* BEGIN RECORDS SUPPLIED *

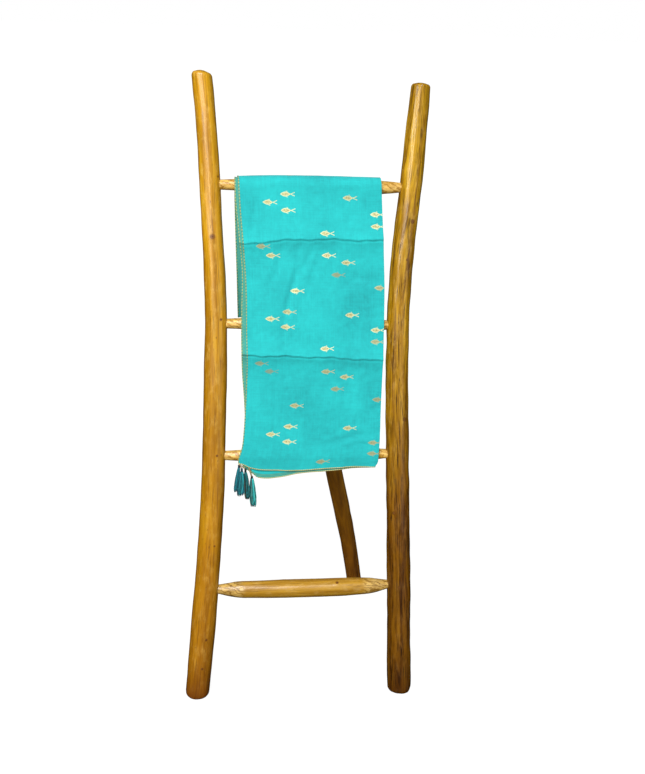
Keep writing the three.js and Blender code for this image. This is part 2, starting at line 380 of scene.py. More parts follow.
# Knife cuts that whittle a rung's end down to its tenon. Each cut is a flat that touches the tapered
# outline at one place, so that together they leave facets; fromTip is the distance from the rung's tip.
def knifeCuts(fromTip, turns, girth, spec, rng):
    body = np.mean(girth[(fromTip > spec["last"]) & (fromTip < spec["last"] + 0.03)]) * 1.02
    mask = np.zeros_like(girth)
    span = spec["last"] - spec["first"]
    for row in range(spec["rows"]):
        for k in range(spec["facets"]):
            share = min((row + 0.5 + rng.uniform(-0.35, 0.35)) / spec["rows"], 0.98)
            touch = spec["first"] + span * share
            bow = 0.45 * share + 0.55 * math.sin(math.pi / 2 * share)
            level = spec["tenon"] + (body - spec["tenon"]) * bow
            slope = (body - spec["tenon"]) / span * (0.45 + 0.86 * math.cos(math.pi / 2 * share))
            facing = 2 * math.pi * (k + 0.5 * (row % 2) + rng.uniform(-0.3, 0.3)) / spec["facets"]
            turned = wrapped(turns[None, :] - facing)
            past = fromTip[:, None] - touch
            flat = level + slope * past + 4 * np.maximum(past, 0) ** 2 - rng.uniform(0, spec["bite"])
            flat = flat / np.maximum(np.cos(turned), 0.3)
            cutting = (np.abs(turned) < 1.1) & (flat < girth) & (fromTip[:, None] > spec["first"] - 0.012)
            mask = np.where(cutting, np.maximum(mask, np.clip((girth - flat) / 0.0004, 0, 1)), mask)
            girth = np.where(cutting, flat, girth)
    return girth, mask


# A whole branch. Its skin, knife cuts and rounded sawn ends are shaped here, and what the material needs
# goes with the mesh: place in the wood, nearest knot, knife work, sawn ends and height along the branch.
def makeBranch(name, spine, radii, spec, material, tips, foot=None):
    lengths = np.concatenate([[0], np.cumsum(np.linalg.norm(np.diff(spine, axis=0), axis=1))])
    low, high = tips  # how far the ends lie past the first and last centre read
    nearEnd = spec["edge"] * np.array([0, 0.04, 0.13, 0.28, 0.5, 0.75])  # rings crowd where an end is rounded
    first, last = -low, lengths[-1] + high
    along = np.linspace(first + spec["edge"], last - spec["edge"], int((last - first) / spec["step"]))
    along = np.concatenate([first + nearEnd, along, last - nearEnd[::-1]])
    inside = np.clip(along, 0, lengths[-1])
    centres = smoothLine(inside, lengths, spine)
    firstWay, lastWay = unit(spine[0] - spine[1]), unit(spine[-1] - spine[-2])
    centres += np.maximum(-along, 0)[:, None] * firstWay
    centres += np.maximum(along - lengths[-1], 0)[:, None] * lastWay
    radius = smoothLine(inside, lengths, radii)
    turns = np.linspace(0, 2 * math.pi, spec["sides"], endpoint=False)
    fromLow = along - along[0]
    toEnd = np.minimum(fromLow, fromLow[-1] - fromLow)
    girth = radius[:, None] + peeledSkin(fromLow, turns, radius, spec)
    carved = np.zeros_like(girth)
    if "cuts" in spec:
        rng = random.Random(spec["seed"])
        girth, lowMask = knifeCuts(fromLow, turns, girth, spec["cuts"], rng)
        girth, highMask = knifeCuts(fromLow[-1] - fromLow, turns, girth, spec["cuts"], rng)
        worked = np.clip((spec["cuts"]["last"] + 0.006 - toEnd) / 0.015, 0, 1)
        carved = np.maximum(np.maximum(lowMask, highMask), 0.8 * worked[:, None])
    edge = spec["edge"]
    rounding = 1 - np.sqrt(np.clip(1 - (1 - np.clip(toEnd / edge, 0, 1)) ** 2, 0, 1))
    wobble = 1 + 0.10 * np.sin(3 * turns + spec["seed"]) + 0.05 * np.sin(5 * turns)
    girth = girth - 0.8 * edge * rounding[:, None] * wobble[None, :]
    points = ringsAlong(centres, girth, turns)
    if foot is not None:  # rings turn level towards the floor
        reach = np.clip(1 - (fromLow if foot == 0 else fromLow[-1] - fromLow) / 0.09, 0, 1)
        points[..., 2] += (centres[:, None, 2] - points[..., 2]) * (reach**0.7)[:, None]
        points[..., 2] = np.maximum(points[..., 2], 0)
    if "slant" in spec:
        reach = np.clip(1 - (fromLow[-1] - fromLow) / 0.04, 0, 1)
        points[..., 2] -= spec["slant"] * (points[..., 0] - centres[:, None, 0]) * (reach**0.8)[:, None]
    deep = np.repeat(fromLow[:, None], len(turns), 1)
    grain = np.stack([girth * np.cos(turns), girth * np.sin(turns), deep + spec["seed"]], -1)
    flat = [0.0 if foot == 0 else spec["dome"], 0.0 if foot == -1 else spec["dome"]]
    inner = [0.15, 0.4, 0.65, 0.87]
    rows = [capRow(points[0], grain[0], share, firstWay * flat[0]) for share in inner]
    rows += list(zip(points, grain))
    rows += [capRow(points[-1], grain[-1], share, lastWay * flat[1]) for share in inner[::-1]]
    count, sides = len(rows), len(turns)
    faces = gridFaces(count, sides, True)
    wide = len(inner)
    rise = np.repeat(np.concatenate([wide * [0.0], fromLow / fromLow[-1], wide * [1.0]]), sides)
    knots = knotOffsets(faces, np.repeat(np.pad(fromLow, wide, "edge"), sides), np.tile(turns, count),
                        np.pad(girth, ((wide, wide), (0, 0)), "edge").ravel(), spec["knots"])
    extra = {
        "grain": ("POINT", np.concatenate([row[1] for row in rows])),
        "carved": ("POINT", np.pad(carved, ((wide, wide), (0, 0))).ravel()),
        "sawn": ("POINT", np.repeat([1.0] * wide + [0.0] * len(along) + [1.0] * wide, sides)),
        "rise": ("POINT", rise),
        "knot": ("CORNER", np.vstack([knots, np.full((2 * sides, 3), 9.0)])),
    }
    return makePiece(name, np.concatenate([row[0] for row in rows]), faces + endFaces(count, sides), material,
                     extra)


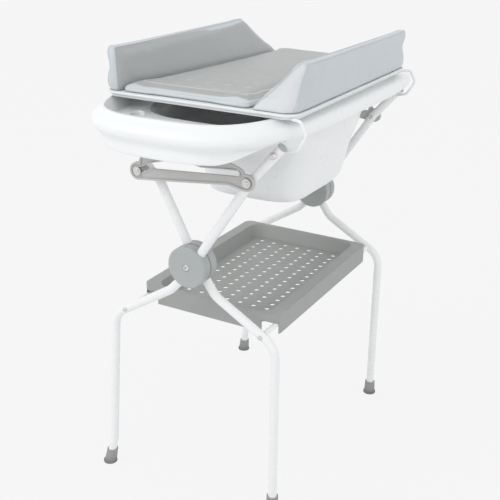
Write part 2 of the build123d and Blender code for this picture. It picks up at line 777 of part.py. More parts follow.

* END RECORDS SUPPLIED *

WRITTEN INSTRUCTION: Using the exact wording, write out all of the records.

WRITTEN REPLY:
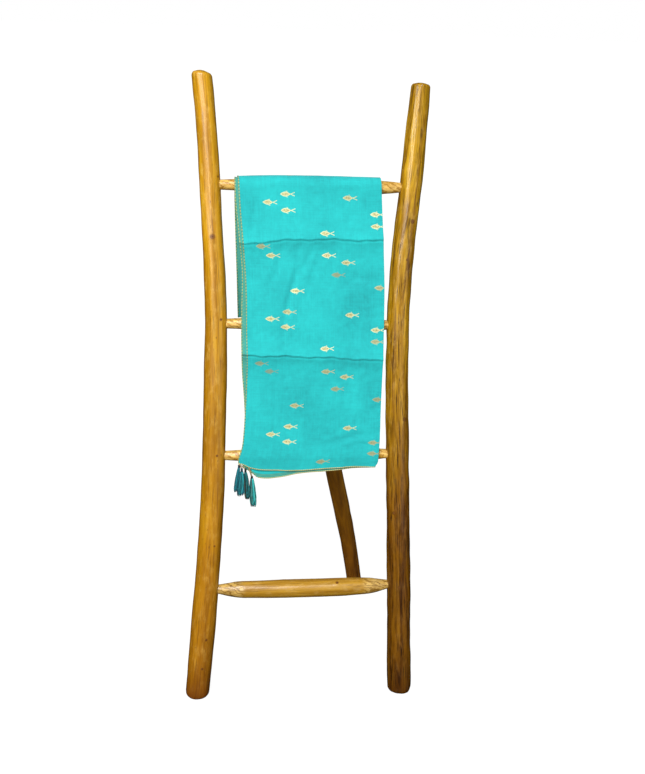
Keep writing the three.js and Blender code for this image. This is part 2, starting at line 380 of scene.py. More parts follow.
# Knife cuts that whittle a rung's end down to its tenon. Each cut is a flat that touches the tapered
# outline at one place, so that together they leave facets; fromTip is the distance from the rung's tip.
def knifeCuts(fromTip, turns, girth, spec, rng):
    body = np.mean(girth[(fromTip > spec["last"]) & (fromTip < spec["last"] + 0.03)]) * 1.02
    mask = np.zeros_like(girth)
    span = spec["last"] - spec["first"]
    for row in range(spec["rows"]):
        for k in range(spec["facets"]):
            share = min((row + 0.5 + rng.uniform(-0.35, 0.35)) / spec["rows"], 0.98)
            touch = spec["first"] + span * share
            bow = 0.45 * share + 0.55 * math.sin(math.pi / 2 * share)
            level = spec["tenon"] + (body - spec["tenon"]) * bow
            slope = (body - spec["tenon"]) / span * (0.45 + 0.86 * math.cos(math.pi / 2 * share))
            facing = 2 * math.pi * (k + 0.5 * (row % 2) + rng.uniform(-0.3, 0.3)) / spec["facets"]
            turned = wrapped(turns[None, :] - facing)
            past = fromTip[:, None] - touch
            flat = level + slope * past + 4 * np.maximum(past, 0) ** 2 - rng.uniform(0, spec["bite"])
            flat = flat / np.maximum(np.cos(turned), 0.3)
            cutting = (np.abs(turned) < 1.1) & (flat < girth) & (fromTip[:, None] > spec["first"] - 0.012)
            mask = np.where(cutting, np.maximum(mask, np.clip((girth - flat) / 0.0004, 0, 1)), mask)
            girth = np.where(cutting, flat, girth)
    return girth, mask


# A whole branch. Its skin, knife cuts and rounded sawn ends are shaped here, and what the material needs
# goes with the mesh: place in the wood, nearest knot, knife work, sawn ends and height along the branch.
def makeBranch(name, spine, radii, spec, material, tips, foot=None):
    lengths = np.concatenate([[0], np.cumsum(np.linalg.norm(np.diff(spine, axis=0), axis=1))])
    low, high = tips  # how far the ends lie past the first and last centre read
    nearEnd = spec["edge"] * np.array([0, 0.04, 0.13, 0.28, 0.5, 0.75])  # rings crowd where an end is rounded
    first, last = -low, lengths[-1] + high
    along = np.linspace(first + spec["edge"], last - spec["edge"], int((last - first) / spec["step"]))
    along = np.concatenate([first + nearEnd, along, last - nearEnd[::-1]])
    inside = np.clip(along, 0, lengths[-1])
    centres = smoothLine(inside, lengths, spine)
    firstWay, lastWay = unit(spine[0] - spine[1]), unit(spine[-1] - spine[-2])
    centres += np.maximum(-along, 0)[:, None] * firstWay
    centres += np.maximum(along - lengths[-1], 0)[:, None] * lastWay
    radius = smoothLine(inside, lengths, radii)
    turns = np.linspace(0, 2 * math.pi, spec["sides"], endpoint=False)
    fromLow = along - along[0]
    toEnd = np.minimum(fromLow, fromLow[-1] - fromLow)
    girth = radius[:, None] + peeledSkin(fromLow, turns, radius, spec)
    carved = np.zeros_like(girth)
    if "cuts" in spec:
        rng = random.Random(spec["seed"])
        girth, lowMask = knifeCuts(fromLow, turns, girth, spec["cuts"], rng)
        girth, highMask = knifeCuts(fromLow[-1] - fromLow, turns, girth, spec["cuts"], rng)
        worked = np.clip((spec["cuts"]["last"] + 0.006 - toEnd) / 0.015, 0, 1)
        carved = np.maximum(np.maximum(lowMask, highMask), 0.8 * worked[:, None])
    edge = spec["edge"]
    rounding = 1 - np.sqrt(np.clip(1 - (1 - np.clip(toEnd / edge, 0, 1)) ** 2, 0, 1))
    wobble = 1 + 0.10 * np.sin(3 * turns + spec["seed"]) + 0.05 * np.sin(5 * turns)
    girth = girth - 0.8 * edge * rounding[:, None] * wobble[None, :]
    points = ringsAlong(centres, girth, turns)
    if foot is not None:  # rings turn level towards the floor
        reach = np.clip(1 - (fromLow if foot == 0 else fromLow[-1] - fromLow) / 0.09, 0, 1)
        points[..., 2] += (centres[:, None, 2] - points[..., 2]) * (reach**0.7)[:, None]
        points[..., 2] = np.maximum(points[..., 2], 0)
    if "slant" in spec:
        reach = np.clip(1 - (fromLow[-1] - fromLow) / 0.04, 0, 1)
        points[..., 2] -= spec["slant"] * (points[..., 0] - centres[:, None, 0]) * (reach**0.8)[:, None]
    deep = np.repeat(fromLow[:, None], len(turns), 1)
    grain = np.stack([girth * np.cos(turns), girth * np.sin(turns), deep + spec["seed"]], -1)
    flat = [0.0 if foot == 0 else spec["dome"], 0.0 if foot == -1 else spec["dome"]]
    inner = [0.15, 0.4, 0.65, 0.87]
    rows = [capRow(points[0], grain[0], share, firstWay * flat[0]) for share in inner]
    rows += list(zip(points, grain))
    rows += [capRow(points[-1], grain[-1], share, lastWay * flat[1]) for share in inner[::-1]]
    count, sides = len(rows), len(turns)
    faces = gridFaces(count, sides, True)
    wide = len(inner)
    rise = np.repeat(np.concatenate([wide * [0.0], fromLow / fromLow[-1], wide * [1.0]]), sides)
    knots = knotOffsets(faces, np.repeat(np.pad(fromLow, wide, "edge"), sides), np.tile(turns, count),
                        np.pad(girth, ((wide, wide), (0, 0)), "edge").ravel(), spec["knots"])
    extra = {
        "grain": ("POINT", np.concatenate([row[1] for row in rows])),
        "carved": ("POINT", np.pad(carved, ((wide, wide), (0, 0))).ravel()),
        "sawn": ("POINT", np.repeat([1.0] * wide + [0.0] * len(along) + [1.0] * wide, sides)),
        "rise": ("POINT", rise),
        "knot": ("CORNER", np.vstack([knots, np.full((2 * sides, 3), 9.0)])),
    }
    return makePiece(name, np.concatenate([row[0] for row in rows]), faces + endFaces(count, sides), material,
                     extra)


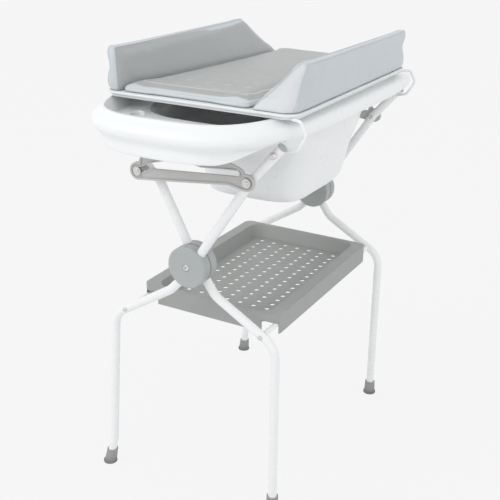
Write part 2 of the build123d and Blender code for this picture. It picks up at line 777 of part.py. More parts follow.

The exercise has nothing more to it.